One more point from me, then I'll quit:
In 1961, the Organization of Petroleum Exporting Countries (OPEC) is formed and proceeds to flood the oil markets with cheap, plentiful crude oil. By 1975, this flood of oil constitutes more than 1/3 of ALL OIL PRODUCED IN THE WORLD from only 16 relatively small countries. This means that it was cheaper for big oil to buy crude from OPEC than it was to drill it out of the ground in places like Texas, Oklahoma, Pennsylvania, Louisiana, or Alaska, and we begin to see the end of our domestic oil production capacity as the primary source of our oil needs.
Then, the production rates from OPEC were cut, and the price of crude went up. By 1980, the revenues to OPEC members had increased by 200% and the cost of a barrel of crude to the US markets had gone up, too. Gas lines, oil crisis, national malaise and recession result. However, before such time as the US could increase its own domestic production to compensate... OPEC drops the prices by doubling production and flooding the market again.

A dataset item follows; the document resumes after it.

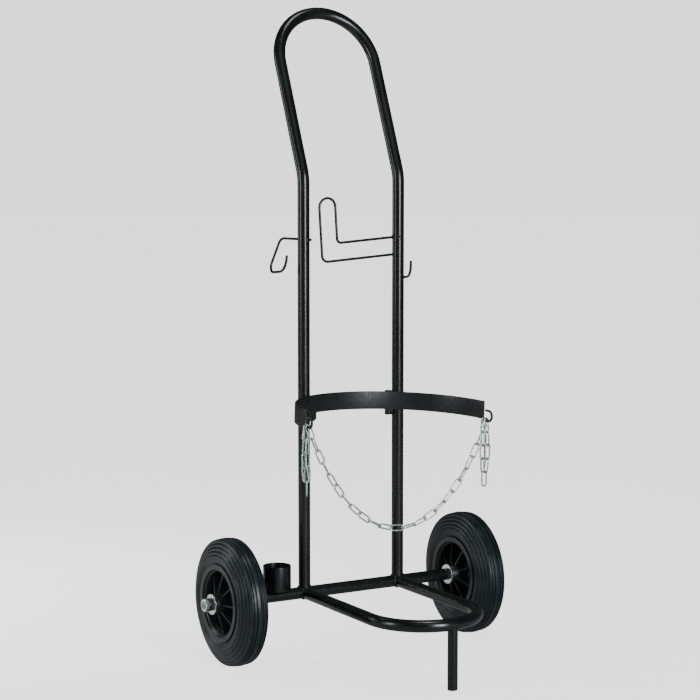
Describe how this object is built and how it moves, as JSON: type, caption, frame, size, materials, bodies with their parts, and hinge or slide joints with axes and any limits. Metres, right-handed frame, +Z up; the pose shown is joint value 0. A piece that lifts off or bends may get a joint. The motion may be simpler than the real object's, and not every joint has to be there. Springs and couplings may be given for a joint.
{
  "type": "oxy acetylene torch cart",
  "caption": "Two-wheeled hand cart of bent steel tube with a half-round cylinder strap and chain, base loop, torch rest, hose hooks and rod cup.",
  "frame": {"origin": "middle of the cart's outline on the floor", "axes": "+X along the axle to the right wheel seen from the front, +Y to the back where the handle leans, +Z up"},
  "size_m": [0.5302, 0.4204, 1.0216],
  "materials": {
    "frame_paint": "glossy black powder coat",
    "strap_paint": "satin black paint over rolled bar",
    "wire_paint": "glossy black paint on wire",
    "tyre_rubber": "moulded rubber with tread grooves",
    "wheel_plastic": "moulded black plastic",
    "zinc": "bright zinc plate",
    "chain_zinc": "zinc-plated welded wire",
    "dark_steel": "dark plated steel"
  },
  "bodies": {
    "cart": {"axle_nut_left": "zinc", "axle_nut_right": "zinc", "axle_rod": "dark_steel", "axle_tube": "frame_paint", "base_loop": "frame_paint", "chain_hook_left": "wire_paint", "chain_hook_right": "wire_paint", "cylinder_strap": "strap_paint", "handle_frame": "frame_paint", "hose_hook_left": "wire_paint", "hose_hook_right": "wire_paint", "prop_leg": "frame_paint", "rod_cup": "frame_paint", "spacer_left": "dark_steel", "spacer_right": "dark_steel", "strap_bracket_left": "frame_paint", "strap_bracket_right": "frame_paint", "torch_rest": "wire_paint", "washer_inner_left": "zinc", "washer_inner_right": "zinc", "washer_outer_left": "zinc", "washer_outer_right": "zinc"},
    "wheel_left": {"tyre_left": "tyre_rubber", "rim_left": "wheel_plastic"},
    "wheel_right": {"tyre_right": "tyre_rubber", "rim_right": "wheel_plastic"},
    "chain_span": {"chain_link_01": "chain_zinc", "chain_link_02": "chain_zinc", "chain_link_03": "chain_zinc", "chain_link_04": "chain_zinc", "chain_link_05": "chain_zinc", "chain_link_06": "chain_zinc", "chain_link_07": "chain_zinc", "chain_link_08": "chain_zinc", "chain_link_09": "chain_zinc", "chain_link_10": "chain_zinc", "chain_link_11": "chain_zinc", "chain_link_12": "chain_zinc", "chain_link_13": "chain_zinc", "chain_link_14": "chain_zinc", "chain_link_15": "chain_zinc", "chain_link_16": "chain_zinc", "chain_link_17": "chain_zinc", "chain_link_18": "chain_zinc", "chain_link_19": "chain_zinc", "chain_link_20": "chain_zinc", "chain_link_21": "chain_zinc", "chain_link_22": "chain_zinc", "chain_link_23": "chain_zinc"},
    "chain_tail_left": {"chain_tail_left": "chain_zinc"},
    "chain_tail_right": {"chain_tail_right": "chain_zinc"}
  },
  "joints": [
    {"name": "wheel_left_spin", "type": "hinge", "parent": "cart", "child": "wheel_left", "pos_m": [-0.216, 0.09401, 0.1], "axis": [1, 0, 0], "continuous": true},
    {"name": "wheel_right_spin", "type": "hinge", "parent": "cart", "child": "wheel_right", "pos_m": [0.216, 0.09401, 0.1], "axis": [1, 0, 0], "continuous": true},
    {"name": "chain_swing", "type": "hinge", "parent": "cart", "child": "chain_span", "pos_m": [-0.00039, -0.05301, 0.38513], "axis": [0.9992, 0.001, -0.0412], "range_deg": [-45, 0]},
    {"name": "chain_tail_left_swing", "type": "hinge", "parent": "cart", "child": "chain_tail_left", "pos_m": [-0.15992, -0.04779, 0.38847], "axis": [0.0749, 0.9969, 0.0221], "range_deg": [0, 45]},
    {"name": "chain_tail_right_swing", "type": "hinge", "parent": "cart", "child": "chain_tail_right", "pos_m": [0.15911, -0.04746, 0.3752], "axis": [-0.0749, 0.9968, 0.0266], "range_deg": [-45, 0]}
  ]
}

Perhaps Reagan saw the writing on the wall, and thought that domestic production rates would remain low or fall further, and that was why he was such a champion of a "supply-demand" priced market for oil... I don't know. His curbs, however, show us that regulating the manner in which oil is traded and priced keeps the consumer costs of oil and petroleum products on a far smoother curve than speculation pricing, and since such curbs and regulations have worked in the stock markets since 1930 (there hasn't been a true "depression" since 1932, after all), and we know speculation regulation worked from '81 to '01, why are we continuing to argue this?